Kapitän Jackson Irvine stimmte zu: "Ich bin unfassbar stolz auf diese Mannschaft, auf jeden Einzelnen. Wir glauben an unseren Weg und wissen, dass wir die Qualität haben, so zu spielen, und vertrauen uns gegenseitig."

Abwehrspieler Hauke Wahl hob besonders die Nachspielzeit heraus, in der noch zwei Tore gelangen. "Die letzten fünf Minuten haben sich dann ein wenig wie ein Rausch angefühlt", sagte der gebürtige Hamburger. "Genauso gut hat sich angefühlt, dass wir auf fast alles, was der Gegner gemacht hat, eine Antwort parat hatten. Das erarbeiten wir uns hart unter der Woche."
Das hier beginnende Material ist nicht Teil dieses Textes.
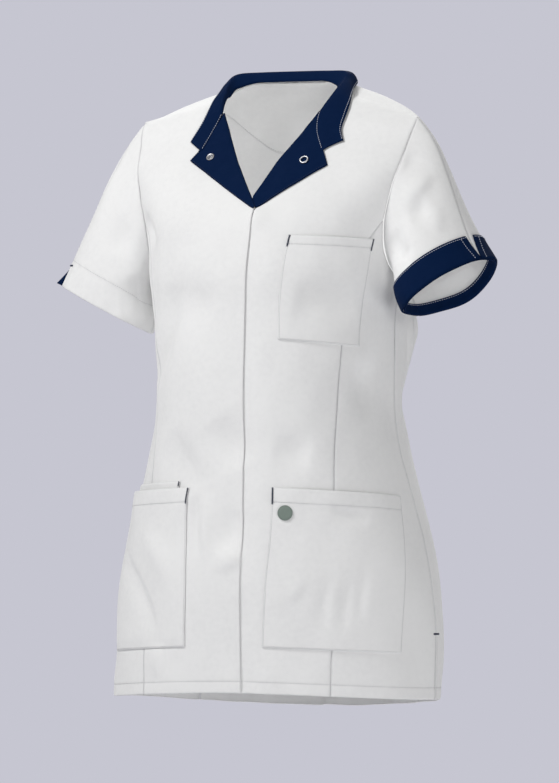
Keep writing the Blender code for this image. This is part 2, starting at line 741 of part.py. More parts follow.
def collar_line(share, key):
    """A point on one of the collar's lines. share runs from -1, the right end, to 1, the left."""
    count = len(COLLAR_LEFT) - 1
    side = -1 if share < 0 else 1
    place = (1 - abs(share)) * count
    k = min(int(place), count - 1)
    t = place - k

    def station(i):
        if i > count:
            return Vector(station_place(2 * count - i, key, -side))
        return Vector(station_place(max(i, 0), key, side))

    before, here, there, after = (station(k + i) for i in (-1, 0, 1, 2))
    if k == 0:
        before = here * 2 - there
    m0 = (there - before) * 0.5
    m1 = (after - here) * 0.5
    point = here * (2 * t**3 - 3 * t**2 + 1) + m0 * (t**3 - 2 * t**2 + t)
    return point + there * (3 * t**2 - 2 * t**3) + m1 * (t**3 - t**2)


def collar_point(share, across):
    """across is 0 at the inner edge, 0.4 at the roll and 1 at the outer edge."""
    inner = collar_line(share, "inner")
    roll = collar_line(share, "roll")
    outer = collar_line(share, "outer")
    if across < 0.4:
        t = across / 0.4
        lean = (outer - inner) * 0.10
        return inner * (1 - t) ** 2 + (roll - lean) * 2 * t * (1 - t) + roll * t * t
    t = (across - 0.4) / 0.6
    lean = (outer - inner) * COLLAR_FALL
    return roll * (1 - t) ** 2 + (roll + lean) * 2 * t * (1 - t) + outer * t * t


def collar_pair(share, across):
    d = 0.01
    point = collar_point(share, across)
    round_it = collar_point(min(share + d, 1), across) - collar_point(max(share - d, -1), across)
    over = collar_point(share, min(across + 0.03, 1)) - collar_point(share, max(across - 0.03, 0))
    away = round_it.cross(over).normalized()
    outside = Vector((point.x, point.y - 0.01, 0.02)).normalized()
    hint = outside if across > 0.4 else -outside
    if abs(share) > 0.7 or 0.25 < across < 0.55:
        hint = Vector((0.3 * point.x / 0.08, -0.4 if abs(share) > 0.7 else 0.0, 1))
    if away.dot(hint) < 0:
        away.negate()
    return point, point - away * CLOTH


def build_collar(navy, collection):
    shares = spread(-1, 1, 31)
    acrosses = [0.0, 0.20, 0.34, 0.40, 0.45, 0.54, 0.66, 0.83, 1.0]
    wall("collar", collar_pair, shares, acrosses, navy, collection)


def lapel_pair(side, points, tuck):
    """One lapel, from its roll line (v 0) out to its free edge (v 1), gorge (u 0) to foot (u 1)."""
    roll = RIGHT_ROLL if side < 0 else LEFT_ROLL

    def gorge(v):
        """The collar's own edge along the gorge, from the roll line (0) to the notch (1)."""
        return collar_line(side * (1 - 2 * (1 - v) / (len(COLLAR_LEFT) - 1)), "inner")

    top = gorge(0)
    notch = gorge(1)

    def place(u, v):
        z_in = top.z - GORGE_GAP + (points.foot_z + 0.0015 - top.z) * u
        level_in = level_at("front", 0.03, z_in)
        x_in = roll_x(roll, level_in)
        if side > 0:
            x_in = max(x_in, right_front_edge(level_in) + 0.0008)
        x_in += side * 0.0004
        if u < NOTCH_SHARE:
            t = u / NOTCH_SHARE
            x_out = notch.x + (side * points.tip_x - notch.x) * t
            z_out = notch.z - GORGE_GAP + (points.tip_z - notch.z) * t
        else:
            t = (u - NOTCH_SHARE) / (1 - NOTCH_SHARE)
            x_out = side * points.tip_x * (1 - t) + points.foot_x * t
            z_out = points.tip_z * (1 - t) + points.foot_z * t
        bend = (gorge(v) - top.lerp(notch, v)) * (1 - u) ** 3
        x = x_in + (x_out - x_in) * v + bend.x - side * GORGE_GAP * 0.6 * (1 - u)
        return x, z_in + (z_out - z_in) * v + bend.z

    def pair(u, v):
        x, z = place(u, v)
        level = level_at("front", x, z)
        angle = angle_at("front", x, level)
        out = LAPEL_GAP + CLOTH + (tuck(angle, level) if tuck else 0.0)
        return on_body("front", angle, level, out), on_body("front", angle, level, out - CLOTH)

    return pair


def build_lapels(navy, collection):
    us = spread(0, NOTCH_SHARE, 3) + spread(NOTCH_SHARE, 1, 9)[1:]
    vs = spread(0, 1, 6)
    wall("lapel_right", lapel_pair(-1, RIGHT_LAPEL, None), us, vs, navy, collection)
    wall("lapel_left", lapel_pair(1, LEFT_LAPEL, tuck_under), us, vs, navy, collection)


def build_facing(cloth, collection):
    """The half-moon facing inside the back, under the collar."""

    def pair(u, v):
        x = FACING_HALF_WIDTH * u
        foot = FACING_FOOT + (FACING_END - FACING_FOOT) * abs(u) ** 2.4
        top = neck_top(x) - 0.0005
        level = foot + (top - foot) * v
        angle = angle_at("back", x, level)
        out = -CLOTH - FACING_GAP
        return on_body("back", angle, level, out), on_body("back", angle, level, out - CLOTH)

    wall("back_neck_facing", pair, spread(-1, 1, 17), FACING_ROWS, cloth, collection)


def pocket_pair(side, pocket, base):
    """A patch pocket. base is the height of what it lies on; its mouth stands off in the middle."""

    def pair(u, v):
        low = pocket.foot_in + (pocket.top_in - pocket.foot_in) * v
        high = pocket.foot_out + (pocket.top_out - pocket.foot_out) * v
        foot = pocket.foot_in_level + (pocket.foot_out_level - pocket.foot_in_level) * u
        top = pocket.top_in_level + (pocket.top_out_level - pocket.top_in_level) * u
        level = foot + (top - foot) * v
        angle = side * (low + (high - low) * u)
        out = base + LAYER_GAP + pocket.gape * math.sin(math.pi * u) * v**2 + CLOTH
        return on_body("front", angle, level, out), on_body("front", angle, level, out - CLOTH)

    return pair


def build_pockets(cloth, collection):
    wide = spread(0, 1, 10)
    narrow = spread(0, 1, 9)
    tall = spread(0, 1, 8)
    low = spread(0, 1, 5)
    wall("chest_pocket", pocket_pair(1, CHEST_POCKET, 0.0003), narrow, narrow, cloth, collection)
    wall("hip_pocket_left", pocket_pair(1, HIP_POCKET_LEFT, 0.0), wide, tall, cloth, collection)
    wall("inner_pocket_right", pocket_pair(-1, INNER_POCKET, 0.0), narrow, low, cloth, collection)
    over_inner = CLOTH + LAYER_GAP
    wall("hip_pocket_right", pocket_pair(-1, HIP_POCKET_RIGHT, over_inner), wide, tall, cloth, collection)


def set_on(obj, point, normal):
    """Stands an object on a point with its Z axis along the normal."""
    turn = Vector((0, 0, 1)).rotation_difference(normal)
    obj.matrix_world = Matrix.Translation(point) @ turn.to_matrix().to_4x4()


def disc(name, radius, thickness, mat, collection):
    form = bmesh.new()
    bmesh.ops.create_cone(
        form, cap_ends=True, segments=20, radius1=radius, radius2=radius * 0.92, depth=thickness
    )
    mesh = bpy.data.meshes.new(name)
    form.to_mesh(mesh)
    form.free()
    mesh.shade_smooth()
    mesh.set_sharp_from_angle(angle=math.radians(40))
    return add_object(name, mesh, mat, collection)


def ring(name, mat, collection):
    bpy.ops.mesh.primitive_torus_add(
        major_segments=18, minor_segments=6, major_radius=RING_MAJOR, minor_radius=RING_MINOR
    )
    obj = bpy.context.object
    obj.name = name
    obj.data.name = name
    obj.data.materials.append(mat)
    for owner in list(obj.users_collection):
        owner.objects.unlink(obj)
    collection.objects.link(obj)
    obj.data.shade_smooth()
    return obj


def build_trims(silver, sage, collection):
    on_lapel = LAPEL_GAP + LAYER_GAP + CLOTH
    places = {}
    for name, x, z in (("right", -SNAP_X, SNAP_Z_RIGHT), ("left", SNAP_X, SNAP_Z_LEFT)):
        level = level_at("front", x, z)
        places[name] = (angle_at("front", x, level), level)
    stud = disc("snap_stud", SNAP_RADIUS, SNAP_THICKNESS, silver, collection)
    angle, level = places["right"]
    out = on_lapel + 0.0003 + SNAP_THICKNESS / 2
    set_on(stud, on_body("front", angle, level, out), body_normal("front", angle, level))
    socket = ring("snap_ring", silver, collection)
    angle, level = places["left"]
    out = on_lapel + 0.0003 + RING_MINOR
    set_on(socket, on_body("front", angle, level, out), body_normal("front", angle, level))
    tab = disc("pocket_tab", TAB_RADIUS, TAB_THICKNESS, sage, collection)
    height = on_lapel + 0.0009 + TAB_THICKNESS / 2
    set_on(tab, on_body("front", TAB_ANGLE, TAB_LEVEL, height), body_normal("front", TAB_ANGLE, TAB_LEVEL))


def main():
    clear_scene()
    collection = bpy.data.collections.new(OBJECT_NAME)
    bpy.context.scene.collection.children.link(collection)
    cloth = material("white_cloth", WHITE, 0.85)
    navy = material("navy_cloth", NAVY, 0.80)
    silver = material("snap_metal", SILVER, 0.35, 1.0)
    sage = material("tab_woven", SAGE, 0.75)
    build_fronts(cloth, collection)
    build_back(cloth, collection)
    build_sleeves(cloth, navy, collection)
    build_collar(navy, collection)
    build_lapels(navy, collection)
    build_facing(cloth, collection)
    build_pockets(cloth, collection)
    build_trims(silver, sage, collection)


main()
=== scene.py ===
"""Looks of the medical tunic: fine cloth shells laid on the part's own form, with creases, seams,
stitching, bar tacks, snaps and tab, on a pale floor in soft studio light.

Metres, +Z up. The front faces -Y and the wearer's left is +X.
"""
import math

import bmesh
import bpy
import numpy as np
from bpy.props import FloatProperty, FloatVectorProperty, PointerProperty
from mathutils import Matrix, Vector


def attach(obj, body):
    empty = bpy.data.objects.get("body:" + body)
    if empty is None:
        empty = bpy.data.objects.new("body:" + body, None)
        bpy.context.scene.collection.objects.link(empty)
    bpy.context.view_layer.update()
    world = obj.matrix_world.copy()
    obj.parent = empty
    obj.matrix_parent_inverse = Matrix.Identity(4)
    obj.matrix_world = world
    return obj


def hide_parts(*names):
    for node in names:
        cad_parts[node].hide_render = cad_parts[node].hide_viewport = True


bl_info = {
    "name": "Medical Tunic Looks",
    "version": (1, 0, 0),
    "blender": (4, 5, 0),
    "location": "3D View > Sidebar > Tunic",
    "description": "Lays the fine cloth, sewing and trims of a medical tunic on its part",
    "category": "Object",
}

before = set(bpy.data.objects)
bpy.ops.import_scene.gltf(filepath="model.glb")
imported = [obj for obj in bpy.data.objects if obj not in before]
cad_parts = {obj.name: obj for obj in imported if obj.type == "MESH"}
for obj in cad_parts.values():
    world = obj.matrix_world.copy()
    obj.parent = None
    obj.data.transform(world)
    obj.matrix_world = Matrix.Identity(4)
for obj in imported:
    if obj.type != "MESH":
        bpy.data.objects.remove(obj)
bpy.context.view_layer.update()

# Heights and edges of the body form, in metres
HEM = -0.711
ARMPIT = -0.212
RIDGE = -0.026
SLIT_TOP = -0.634
V_BOTTOM = -0.134
SEAM_MEETS_ARMHOLE = -0.1475
BACK_SEAM_TOP = -0.1275
BACK_NECK_LEVEL = -0.0292
NECK_CORNER = 0.0500
NECK_HALF_WIDTH = 0.0742
EDGE_PAST_CENTRE = 0.0198
UNDER_EDGE = -0.020
UNDER_EDGE_TOP = -0.165
LEFT_COMES_OUT = -0.1200
TUCK_DEPTH = 0.0021
SEAM_GAP = 0.00036
LAYER_GAP = 0.00036
SLIT_OPENING = 0.0016
UP = np.array((0.0, 0.0, 1.0))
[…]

St. Pauli wird als der Gejagte aus der Pause zurückkehren, einer der ersten Jäger ist der HSV. Dessen Cheftrainer Walter hatte noch vor dem Spieltag in der Pressekonferenz sehr selbstbewusst auf eine Frage zu St. Pauli geantwortet. "Wir sind der HSV, und wir sind schon ein bisschen größer und haben mehr Tradition", hatte der 47-Jährige gesagt. Aktuell aber hat der kleine Nachbar vom Millerntor die Nase vorn.